**Dataset content:**
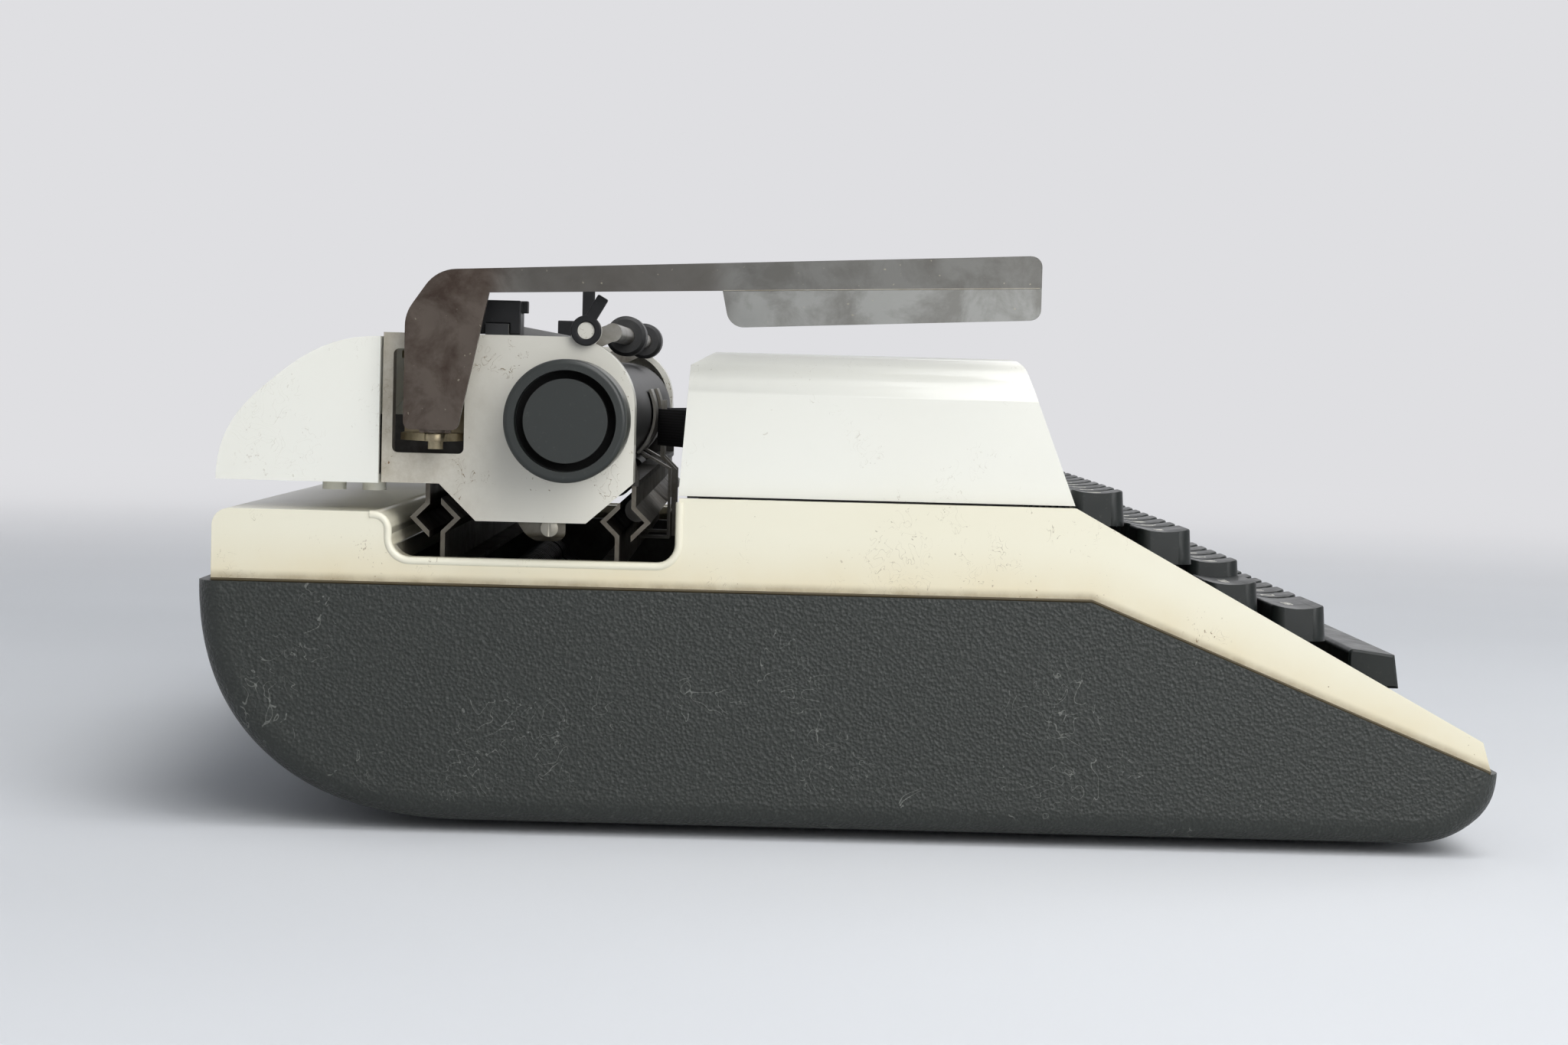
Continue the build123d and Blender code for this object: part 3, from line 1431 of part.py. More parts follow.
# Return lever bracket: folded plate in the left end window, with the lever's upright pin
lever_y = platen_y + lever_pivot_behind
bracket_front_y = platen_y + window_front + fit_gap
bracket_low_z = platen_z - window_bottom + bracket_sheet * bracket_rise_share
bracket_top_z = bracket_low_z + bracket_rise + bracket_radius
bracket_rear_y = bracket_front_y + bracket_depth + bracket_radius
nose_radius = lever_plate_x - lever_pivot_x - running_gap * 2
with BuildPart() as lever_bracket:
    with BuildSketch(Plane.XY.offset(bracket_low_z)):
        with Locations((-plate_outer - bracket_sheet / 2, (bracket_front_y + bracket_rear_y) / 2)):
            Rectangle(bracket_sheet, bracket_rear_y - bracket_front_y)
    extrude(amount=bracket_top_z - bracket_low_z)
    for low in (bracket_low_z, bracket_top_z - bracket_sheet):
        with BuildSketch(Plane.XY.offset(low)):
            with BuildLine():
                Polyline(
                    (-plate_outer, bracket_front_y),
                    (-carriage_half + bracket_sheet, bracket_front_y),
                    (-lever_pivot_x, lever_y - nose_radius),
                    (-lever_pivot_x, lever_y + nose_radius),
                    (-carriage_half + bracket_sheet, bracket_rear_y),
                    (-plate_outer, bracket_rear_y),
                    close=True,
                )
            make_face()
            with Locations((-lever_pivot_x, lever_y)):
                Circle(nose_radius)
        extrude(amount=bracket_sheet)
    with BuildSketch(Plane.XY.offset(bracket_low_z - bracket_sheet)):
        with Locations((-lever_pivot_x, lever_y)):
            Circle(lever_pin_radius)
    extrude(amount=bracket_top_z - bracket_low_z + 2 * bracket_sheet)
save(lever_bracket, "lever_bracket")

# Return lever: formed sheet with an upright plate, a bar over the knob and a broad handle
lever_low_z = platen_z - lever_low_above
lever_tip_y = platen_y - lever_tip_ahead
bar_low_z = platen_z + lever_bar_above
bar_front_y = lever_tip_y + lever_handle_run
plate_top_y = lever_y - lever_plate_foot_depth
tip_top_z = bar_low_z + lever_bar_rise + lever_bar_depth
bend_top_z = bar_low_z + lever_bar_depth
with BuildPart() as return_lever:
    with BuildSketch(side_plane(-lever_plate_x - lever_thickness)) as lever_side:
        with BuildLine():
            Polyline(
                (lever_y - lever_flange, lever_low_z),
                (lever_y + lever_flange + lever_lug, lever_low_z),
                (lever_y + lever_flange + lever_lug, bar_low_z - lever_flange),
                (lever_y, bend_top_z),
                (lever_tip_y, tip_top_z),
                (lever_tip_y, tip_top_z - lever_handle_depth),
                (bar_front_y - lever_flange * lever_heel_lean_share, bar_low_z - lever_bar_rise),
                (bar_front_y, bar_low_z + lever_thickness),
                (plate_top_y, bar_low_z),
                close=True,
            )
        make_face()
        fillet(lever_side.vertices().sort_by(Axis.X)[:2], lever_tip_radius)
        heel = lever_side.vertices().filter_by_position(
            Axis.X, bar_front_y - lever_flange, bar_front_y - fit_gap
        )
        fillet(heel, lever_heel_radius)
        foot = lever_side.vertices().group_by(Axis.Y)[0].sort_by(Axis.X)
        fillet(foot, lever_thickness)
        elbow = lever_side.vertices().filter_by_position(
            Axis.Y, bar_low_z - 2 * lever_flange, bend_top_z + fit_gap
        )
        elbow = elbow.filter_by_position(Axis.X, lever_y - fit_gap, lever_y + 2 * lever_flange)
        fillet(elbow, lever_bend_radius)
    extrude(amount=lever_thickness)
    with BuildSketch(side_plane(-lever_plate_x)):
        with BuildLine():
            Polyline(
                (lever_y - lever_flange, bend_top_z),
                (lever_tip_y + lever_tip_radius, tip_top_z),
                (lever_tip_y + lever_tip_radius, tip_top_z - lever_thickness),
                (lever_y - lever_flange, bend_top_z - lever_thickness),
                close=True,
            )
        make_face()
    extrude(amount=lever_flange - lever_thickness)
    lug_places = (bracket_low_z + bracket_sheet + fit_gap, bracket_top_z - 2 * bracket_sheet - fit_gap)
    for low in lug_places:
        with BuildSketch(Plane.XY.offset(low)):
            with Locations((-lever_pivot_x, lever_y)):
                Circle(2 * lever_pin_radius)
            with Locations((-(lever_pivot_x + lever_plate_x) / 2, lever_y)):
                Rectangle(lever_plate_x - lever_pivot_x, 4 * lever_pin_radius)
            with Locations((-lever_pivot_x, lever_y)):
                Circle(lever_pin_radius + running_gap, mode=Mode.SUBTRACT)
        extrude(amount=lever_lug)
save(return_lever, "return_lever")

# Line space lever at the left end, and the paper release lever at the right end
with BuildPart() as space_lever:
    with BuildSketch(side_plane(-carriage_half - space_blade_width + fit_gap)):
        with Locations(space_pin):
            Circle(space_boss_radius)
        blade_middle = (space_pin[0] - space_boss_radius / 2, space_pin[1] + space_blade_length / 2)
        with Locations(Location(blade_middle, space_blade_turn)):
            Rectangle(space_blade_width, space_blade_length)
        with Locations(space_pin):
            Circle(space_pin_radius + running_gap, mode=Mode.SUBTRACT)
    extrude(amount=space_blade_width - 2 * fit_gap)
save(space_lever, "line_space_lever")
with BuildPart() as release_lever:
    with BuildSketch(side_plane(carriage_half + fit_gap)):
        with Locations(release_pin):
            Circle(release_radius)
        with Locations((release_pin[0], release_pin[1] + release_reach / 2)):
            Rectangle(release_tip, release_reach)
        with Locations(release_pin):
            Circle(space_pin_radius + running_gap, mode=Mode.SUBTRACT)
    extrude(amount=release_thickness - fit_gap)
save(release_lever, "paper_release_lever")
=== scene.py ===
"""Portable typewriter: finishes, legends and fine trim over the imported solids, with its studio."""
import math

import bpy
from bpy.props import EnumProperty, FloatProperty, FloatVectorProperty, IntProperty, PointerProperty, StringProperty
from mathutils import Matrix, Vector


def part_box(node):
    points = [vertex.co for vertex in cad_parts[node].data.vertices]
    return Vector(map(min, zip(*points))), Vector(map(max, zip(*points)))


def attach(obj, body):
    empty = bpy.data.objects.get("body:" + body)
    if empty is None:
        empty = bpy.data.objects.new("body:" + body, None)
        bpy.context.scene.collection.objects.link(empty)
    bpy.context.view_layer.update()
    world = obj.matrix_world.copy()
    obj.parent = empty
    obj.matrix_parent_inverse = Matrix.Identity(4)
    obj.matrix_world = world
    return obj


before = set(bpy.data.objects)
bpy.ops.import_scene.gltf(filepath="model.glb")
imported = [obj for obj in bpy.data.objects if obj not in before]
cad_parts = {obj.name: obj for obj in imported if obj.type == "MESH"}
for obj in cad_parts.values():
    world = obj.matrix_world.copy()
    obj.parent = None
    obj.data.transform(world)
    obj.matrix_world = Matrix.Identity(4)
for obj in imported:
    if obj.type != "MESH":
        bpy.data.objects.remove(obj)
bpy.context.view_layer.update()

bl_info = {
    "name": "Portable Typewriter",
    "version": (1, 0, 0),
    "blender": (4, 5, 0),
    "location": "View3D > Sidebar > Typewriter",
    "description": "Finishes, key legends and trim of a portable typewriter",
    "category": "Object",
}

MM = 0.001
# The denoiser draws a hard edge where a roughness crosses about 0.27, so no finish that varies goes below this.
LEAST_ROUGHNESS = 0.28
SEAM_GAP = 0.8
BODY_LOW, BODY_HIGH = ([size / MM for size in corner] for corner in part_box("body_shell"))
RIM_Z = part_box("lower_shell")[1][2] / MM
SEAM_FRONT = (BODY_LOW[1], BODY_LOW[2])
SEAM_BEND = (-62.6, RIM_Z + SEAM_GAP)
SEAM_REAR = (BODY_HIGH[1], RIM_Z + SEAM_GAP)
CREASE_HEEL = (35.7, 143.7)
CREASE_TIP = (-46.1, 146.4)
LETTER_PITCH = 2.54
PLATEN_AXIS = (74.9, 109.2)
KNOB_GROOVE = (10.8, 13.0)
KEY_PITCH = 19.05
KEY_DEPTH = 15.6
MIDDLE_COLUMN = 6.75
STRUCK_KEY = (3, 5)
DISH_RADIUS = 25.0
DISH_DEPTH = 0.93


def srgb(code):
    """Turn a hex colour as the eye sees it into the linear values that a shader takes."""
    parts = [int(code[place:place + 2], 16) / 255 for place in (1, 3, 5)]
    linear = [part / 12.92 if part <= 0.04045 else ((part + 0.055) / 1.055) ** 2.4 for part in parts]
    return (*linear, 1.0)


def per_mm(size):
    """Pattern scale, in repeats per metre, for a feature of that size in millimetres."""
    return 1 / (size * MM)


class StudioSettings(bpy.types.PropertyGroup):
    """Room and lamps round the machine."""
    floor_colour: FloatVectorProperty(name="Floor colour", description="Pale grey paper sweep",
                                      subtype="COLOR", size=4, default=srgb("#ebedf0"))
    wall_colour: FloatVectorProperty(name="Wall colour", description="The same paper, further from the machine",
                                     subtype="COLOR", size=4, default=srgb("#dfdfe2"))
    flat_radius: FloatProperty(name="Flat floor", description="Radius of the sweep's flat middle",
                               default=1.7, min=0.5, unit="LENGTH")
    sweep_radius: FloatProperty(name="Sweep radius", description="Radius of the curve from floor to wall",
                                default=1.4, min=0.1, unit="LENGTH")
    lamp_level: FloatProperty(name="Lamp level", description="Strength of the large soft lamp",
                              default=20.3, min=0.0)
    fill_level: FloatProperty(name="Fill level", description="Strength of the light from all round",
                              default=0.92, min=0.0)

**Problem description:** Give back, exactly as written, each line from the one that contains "# Line space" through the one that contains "before = set(bpy.data.objects)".

**Output below:**
# Line space lever at the left end, and the paper release lever at the right end
with BuildPart() as space_lever:
    with BuildSketch(side_plane(-carriage_half - space_blade_width + fit_gap)):
        with Locations(space_pin):
            Circle(space_boss_radius)
        blade_middle = (space_pin[0] - space_boss_radius / 2, space_pin[1] + space_blade_length / 2)
        with Locations(Location(blade_middle, space_blade_turn)):
            Rectangle(space_blade_width, space_blade_length)
        with Locations(space_pin):
            Circle(space_pin_radius + running_gap, mode=Mode.SUBTRACT)
    extrude(amount=space_blade_width - 2 * fit_gap)
save(space_lever, "line_space_lever")
with BuildPart() as release_lever:
    with BuildSketch(side_plane(carriage_half + fit_gap)):
        with Locations(release_pin):
            Circle(release_radius)
        with Locations((release_pin[0], release_pin[1] + release_reach / 2)):
            Rectangle(release_tip, release_reach)
        with Locations(release_pin):
            Circle(space_pin_radius + running_gap, mode=Mode.SUBTRACT)
    extrude(amount=release_thickness - fit_gap)
save(release_lever, "paper_release_lever")
=== scene.py ===
"""Portable typewriter: finishes, legends and fine trim over the imported solids, with its studio."""
import math

import bpy
from bpy.props import EnumProperty, FloatProperty, FloatVectorProperty, IntProperty, PointerProperty, StringProperty
from mathutils import Matrix, Vector


def part_box(node):
    points = [vertex.co for vertex in cad_parts[node].data.vertices]
    return Vector(map(min, zip(*points))), Vector(map(max, zip(*points)))


def attach(obj, body):
    empty = bpy.data.objects.get("body:" + body)
    if empty is None:
        empty = bpy.data.objects.new("body:" + body, None)
        bpy.context.scene.collection.objects.link(empty)
    bpy.context.view_layer.update()
    world = obj.matrix_world.copy()
    obj.parent = empty
    obj.matrix_parent_inverse = Matrix.Identity(4)
    obj.matrix_world = world
    return obj


before = set(bpy.data.objects)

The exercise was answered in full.